Yvanne CHENOUF et Marie DIAZ

La lecture que nous promouvons ne vise pas une pratique amatrice et dilettante (même si elle l’inclut) mais une activité supérieure alliant des objectifs précis à des compétences multiples. Il faut, pour être lecteur, autant de bonnes raisons que de technique : l’apprentissage, aussi bien social (être intégré dans un groupe de lecteurs) qu’individuel (acquérir et aguerrir son regard) nécessite un entraînement de haut niveau tel que le pratiquent les champions, les virtuoses, les performeurs.

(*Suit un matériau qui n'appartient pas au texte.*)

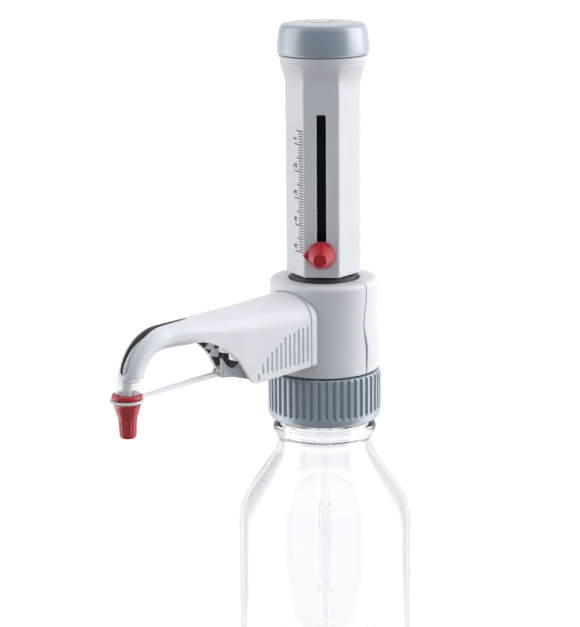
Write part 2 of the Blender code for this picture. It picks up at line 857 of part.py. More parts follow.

Quand la lecture est limitée à un plaisir léger et contagieux, comment populariser l’enchaînement d’exercices déconnectés de la pratique ? Nous avons décidé d’en parler avec ces adeptes de l’entraînement que sont les athlètes, les musiciens et les acteurs qui se soumettent à des séries de gammes, d’essais, de répétitions pour des instants d’émotions fugaces. Où puisent-ils leur détermination et quels arguments utiliseraient-ils pour valoriser l’entraînement ? Nous avons rencontré le boxeur Jean-Marc Mormeck au ministère des Affaires Etrangères pour sa double compétence de sportif (six fois champion du monde dans la catégorie lourd-léger) et de délégué interministériel pour l’égalité des chances des Français d’Outre-mer. Derrière le champion, l’homme d’affaires, le politique, c’est d’abord avec le gamin de Point-à-Pitre exilé à 6 ans du « pays où il faisait toujours beau » vers la froide métropole (Bobigny) que nous avons eu rendez-vous. Puis, c’est en technicien que le champion a évoqué les moyens de transmettre la lecture et ses finalités à des jeunes rebutés par son exercice.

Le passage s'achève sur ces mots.